AIM OF THE TASK => Find all lines in the listing that include the word "from", then copy them.

****************

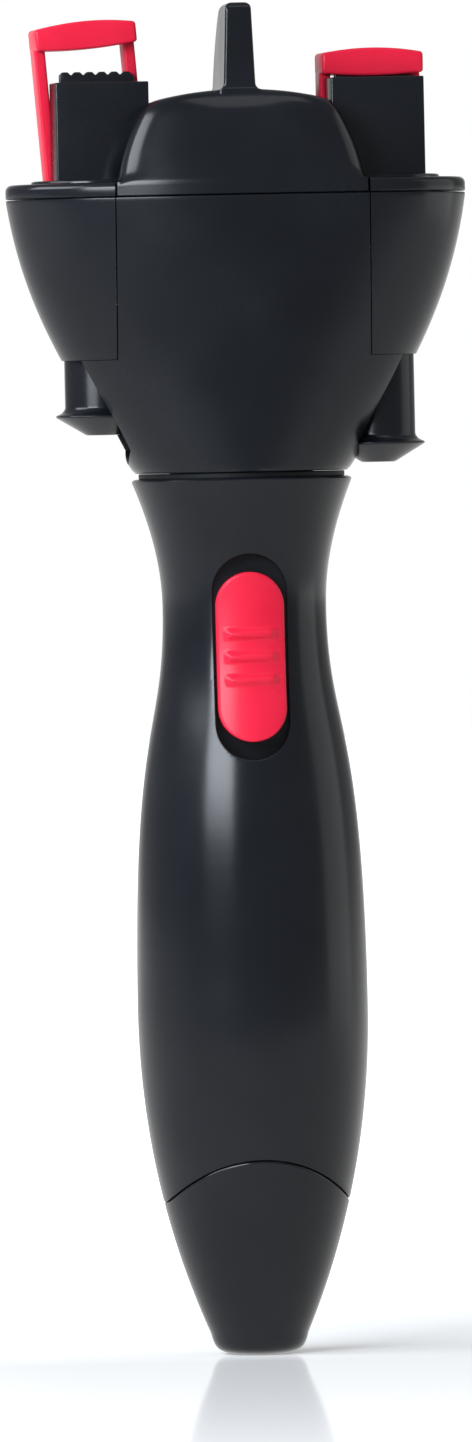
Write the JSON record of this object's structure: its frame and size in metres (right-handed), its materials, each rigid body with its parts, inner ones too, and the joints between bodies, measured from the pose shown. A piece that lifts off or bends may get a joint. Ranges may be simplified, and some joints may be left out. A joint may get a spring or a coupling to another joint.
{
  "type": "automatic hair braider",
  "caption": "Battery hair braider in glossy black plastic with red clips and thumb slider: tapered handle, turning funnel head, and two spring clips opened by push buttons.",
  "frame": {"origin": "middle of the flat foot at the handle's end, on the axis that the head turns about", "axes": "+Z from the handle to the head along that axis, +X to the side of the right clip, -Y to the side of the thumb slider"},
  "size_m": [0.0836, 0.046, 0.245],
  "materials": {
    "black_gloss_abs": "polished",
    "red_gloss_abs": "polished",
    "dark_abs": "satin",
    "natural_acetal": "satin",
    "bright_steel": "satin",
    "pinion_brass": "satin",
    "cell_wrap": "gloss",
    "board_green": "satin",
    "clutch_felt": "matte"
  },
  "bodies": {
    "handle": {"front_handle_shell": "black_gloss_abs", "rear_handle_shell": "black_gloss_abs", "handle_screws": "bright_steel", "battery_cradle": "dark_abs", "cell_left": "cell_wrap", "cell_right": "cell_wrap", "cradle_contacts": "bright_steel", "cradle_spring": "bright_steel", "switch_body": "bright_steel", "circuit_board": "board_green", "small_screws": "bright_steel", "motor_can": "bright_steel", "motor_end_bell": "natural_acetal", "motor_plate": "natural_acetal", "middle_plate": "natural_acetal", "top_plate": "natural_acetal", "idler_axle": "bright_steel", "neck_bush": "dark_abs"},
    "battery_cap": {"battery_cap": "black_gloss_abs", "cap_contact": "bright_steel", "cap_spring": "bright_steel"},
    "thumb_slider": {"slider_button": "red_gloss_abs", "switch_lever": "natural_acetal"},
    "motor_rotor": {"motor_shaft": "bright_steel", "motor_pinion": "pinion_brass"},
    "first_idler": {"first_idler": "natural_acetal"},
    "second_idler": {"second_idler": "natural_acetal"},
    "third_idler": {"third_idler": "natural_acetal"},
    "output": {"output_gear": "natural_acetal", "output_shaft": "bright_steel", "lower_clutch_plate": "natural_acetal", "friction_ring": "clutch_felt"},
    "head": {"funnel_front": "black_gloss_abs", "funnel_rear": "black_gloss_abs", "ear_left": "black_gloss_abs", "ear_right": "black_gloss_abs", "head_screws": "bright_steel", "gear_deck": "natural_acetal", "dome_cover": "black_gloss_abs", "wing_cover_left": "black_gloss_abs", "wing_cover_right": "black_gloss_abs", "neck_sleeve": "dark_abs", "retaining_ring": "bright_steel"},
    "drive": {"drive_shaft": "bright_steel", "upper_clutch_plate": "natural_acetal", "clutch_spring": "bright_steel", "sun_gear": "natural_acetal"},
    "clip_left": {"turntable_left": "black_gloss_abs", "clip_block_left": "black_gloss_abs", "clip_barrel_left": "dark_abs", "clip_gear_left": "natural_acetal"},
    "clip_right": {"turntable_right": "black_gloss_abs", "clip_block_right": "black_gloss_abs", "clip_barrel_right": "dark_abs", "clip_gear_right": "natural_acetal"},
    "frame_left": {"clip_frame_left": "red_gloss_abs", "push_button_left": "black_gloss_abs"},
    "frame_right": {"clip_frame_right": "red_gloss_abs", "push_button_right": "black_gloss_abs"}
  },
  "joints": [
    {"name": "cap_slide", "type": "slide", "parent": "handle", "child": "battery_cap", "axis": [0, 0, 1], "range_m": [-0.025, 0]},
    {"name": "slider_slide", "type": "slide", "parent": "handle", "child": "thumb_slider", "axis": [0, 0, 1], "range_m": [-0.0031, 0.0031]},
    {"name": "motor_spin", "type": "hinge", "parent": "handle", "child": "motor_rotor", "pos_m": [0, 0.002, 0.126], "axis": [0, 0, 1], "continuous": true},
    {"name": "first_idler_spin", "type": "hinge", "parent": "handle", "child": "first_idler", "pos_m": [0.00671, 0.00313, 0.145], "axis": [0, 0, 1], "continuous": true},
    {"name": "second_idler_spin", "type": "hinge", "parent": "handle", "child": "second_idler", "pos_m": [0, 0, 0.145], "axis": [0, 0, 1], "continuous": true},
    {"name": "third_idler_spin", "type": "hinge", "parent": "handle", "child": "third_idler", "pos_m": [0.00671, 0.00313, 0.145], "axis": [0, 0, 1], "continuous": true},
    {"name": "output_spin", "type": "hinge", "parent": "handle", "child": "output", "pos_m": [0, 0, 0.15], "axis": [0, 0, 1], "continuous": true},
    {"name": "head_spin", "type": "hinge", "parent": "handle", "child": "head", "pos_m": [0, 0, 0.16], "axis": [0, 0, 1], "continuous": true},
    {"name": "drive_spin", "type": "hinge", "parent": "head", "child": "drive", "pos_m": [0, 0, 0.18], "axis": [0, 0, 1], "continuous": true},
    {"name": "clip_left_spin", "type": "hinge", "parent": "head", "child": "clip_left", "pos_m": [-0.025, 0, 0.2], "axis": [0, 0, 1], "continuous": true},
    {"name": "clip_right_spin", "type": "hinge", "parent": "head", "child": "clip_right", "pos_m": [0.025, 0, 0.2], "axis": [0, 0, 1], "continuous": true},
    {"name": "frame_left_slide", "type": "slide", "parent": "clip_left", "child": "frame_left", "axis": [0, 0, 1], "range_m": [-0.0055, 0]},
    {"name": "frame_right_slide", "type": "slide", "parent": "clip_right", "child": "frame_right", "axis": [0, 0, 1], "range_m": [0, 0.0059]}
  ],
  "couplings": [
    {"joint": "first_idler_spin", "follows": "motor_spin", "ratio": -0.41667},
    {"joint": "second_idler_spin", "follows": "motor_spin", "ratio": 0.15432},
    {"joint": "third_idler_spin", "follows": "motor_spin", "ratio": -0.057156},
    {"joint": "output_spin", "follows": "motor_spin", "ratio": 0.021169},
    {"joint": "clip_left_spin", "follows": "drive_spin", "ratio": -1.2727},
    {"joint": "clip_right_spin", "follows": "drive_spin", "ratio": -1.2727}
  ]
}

****************

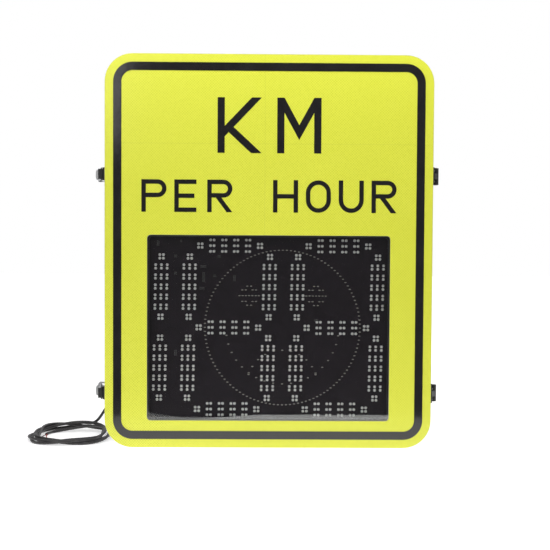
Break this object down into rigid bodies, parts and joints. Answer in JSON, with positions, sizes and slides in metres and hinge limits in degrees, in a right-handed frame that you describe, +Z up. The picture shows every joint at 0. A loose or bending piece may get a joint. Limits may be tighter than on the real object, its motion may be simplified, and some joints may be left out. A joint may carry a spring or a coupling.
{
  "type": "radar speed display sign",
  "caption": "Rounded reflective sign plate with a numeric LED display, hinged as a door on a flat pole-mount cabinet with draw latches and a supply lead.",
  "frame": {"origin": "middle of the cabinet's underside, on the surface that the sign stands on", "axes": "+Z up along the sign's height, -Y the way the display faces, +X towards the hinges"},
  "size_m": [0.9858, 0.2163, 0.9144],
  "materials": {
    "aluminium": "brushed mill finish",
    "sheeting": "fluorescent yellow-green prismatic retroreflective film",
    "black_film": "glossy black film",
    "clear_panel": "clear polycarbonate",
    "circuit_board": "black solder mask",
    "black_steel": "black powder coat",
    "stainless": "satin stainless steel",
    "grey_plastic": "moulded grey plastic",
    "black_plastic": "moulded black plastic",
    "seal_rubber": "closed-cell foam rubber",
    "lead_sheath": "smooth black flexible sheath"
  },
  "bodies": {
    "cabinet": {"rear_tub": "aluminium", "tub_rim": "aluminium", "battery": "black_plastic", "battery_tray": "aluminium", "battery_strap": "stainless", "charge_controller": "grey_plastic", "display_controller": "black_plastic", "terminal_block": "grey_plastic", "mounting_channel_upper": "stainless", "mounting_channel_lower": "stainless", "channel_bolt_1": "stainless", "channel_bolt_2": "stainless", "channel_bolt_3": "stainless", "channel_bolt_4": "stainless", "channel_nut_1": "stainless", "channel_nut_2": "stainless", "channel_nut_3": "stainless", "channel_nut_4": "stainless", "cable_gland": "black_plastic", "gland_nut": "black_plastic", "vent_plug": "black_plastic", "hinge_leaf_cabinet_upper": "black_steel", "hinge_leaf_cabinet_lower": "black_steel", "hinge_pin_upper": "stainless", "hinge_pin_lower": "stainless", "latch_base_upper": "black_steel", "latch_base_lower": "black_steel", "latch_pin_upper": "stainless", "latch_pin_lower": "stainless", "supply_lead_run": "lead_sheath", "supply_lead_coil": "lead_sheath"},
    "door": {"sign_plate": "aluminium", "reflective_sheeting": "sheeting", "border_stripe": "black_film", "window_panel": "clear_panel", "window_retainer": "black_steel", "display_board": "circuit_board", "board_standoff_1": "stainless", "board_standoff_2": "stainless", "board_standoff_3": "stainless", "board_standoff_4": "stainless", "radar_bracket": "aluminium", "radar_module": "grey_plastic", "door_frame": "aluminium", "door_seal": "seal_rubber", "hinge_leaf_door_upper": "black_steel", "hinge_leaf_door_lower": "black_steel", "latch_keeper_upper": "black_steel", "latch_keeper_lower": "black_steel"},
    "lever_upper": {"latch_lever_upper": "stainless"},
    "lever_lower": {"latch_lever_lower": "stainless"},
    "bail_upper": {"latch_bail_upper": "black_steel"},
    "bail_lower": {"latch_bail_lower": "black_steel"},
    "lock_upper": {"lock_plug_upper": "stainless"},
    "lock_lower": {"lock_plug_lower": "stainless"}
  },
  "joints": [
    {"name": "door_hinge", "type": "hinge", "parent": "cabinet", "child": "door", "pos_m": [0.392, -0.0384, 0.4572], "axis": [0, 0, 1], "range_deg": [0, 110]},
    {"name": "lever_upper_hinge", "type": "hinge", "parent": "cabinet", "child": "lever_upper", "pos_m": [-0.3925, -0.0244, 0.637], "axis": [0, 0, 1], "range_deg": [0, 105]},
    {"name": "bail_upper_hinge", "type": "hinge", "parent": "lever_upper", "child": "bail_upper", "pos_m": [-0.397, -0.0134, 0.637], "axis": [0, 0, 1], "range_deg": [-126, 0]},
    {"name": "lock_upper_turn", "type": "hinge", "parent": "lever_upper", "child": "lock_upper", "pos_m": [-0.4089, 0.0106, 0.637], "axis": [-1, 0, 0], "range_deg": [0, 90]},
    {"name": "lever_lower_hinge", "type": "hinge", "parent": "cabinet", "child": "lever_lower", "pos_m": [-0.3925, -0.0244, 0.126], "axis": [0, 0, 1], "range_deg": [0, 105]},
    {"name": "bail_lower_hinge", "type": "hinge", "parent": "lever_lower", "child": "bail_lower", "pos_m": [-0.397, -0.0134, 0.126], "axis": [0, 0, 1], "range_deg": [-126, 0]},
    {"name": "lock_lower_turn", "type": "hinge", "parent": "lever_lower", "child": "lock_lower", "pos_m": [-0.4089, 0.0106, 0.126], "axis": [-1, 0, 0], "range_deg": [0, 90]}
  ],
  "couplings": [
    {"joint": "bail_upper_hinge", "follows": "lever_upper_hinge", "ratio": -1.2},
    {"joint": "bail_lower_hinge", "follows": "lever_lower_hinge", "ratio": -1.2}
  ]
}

****************

THE COMPLETED TASK =>
Write the JSON record of this object's structure: its frame and size in metres (right-handed), its materials, each rigid body with its parts, inner ones too, and the joints between bodies, measured from the pose shown. A piece that lifts off or bends may get a joint. Ranges may be simplified, and some joints may be left out. A joint may get a spring or a coupling to another joint.
  "frame": {"origin": "middle of the flat foot at the handle's end, on the axis that the head turns about", "axes": "+Z from the handle to the head along that axis, +X to the side of the right clip, -Y to the side of the thumb slider"},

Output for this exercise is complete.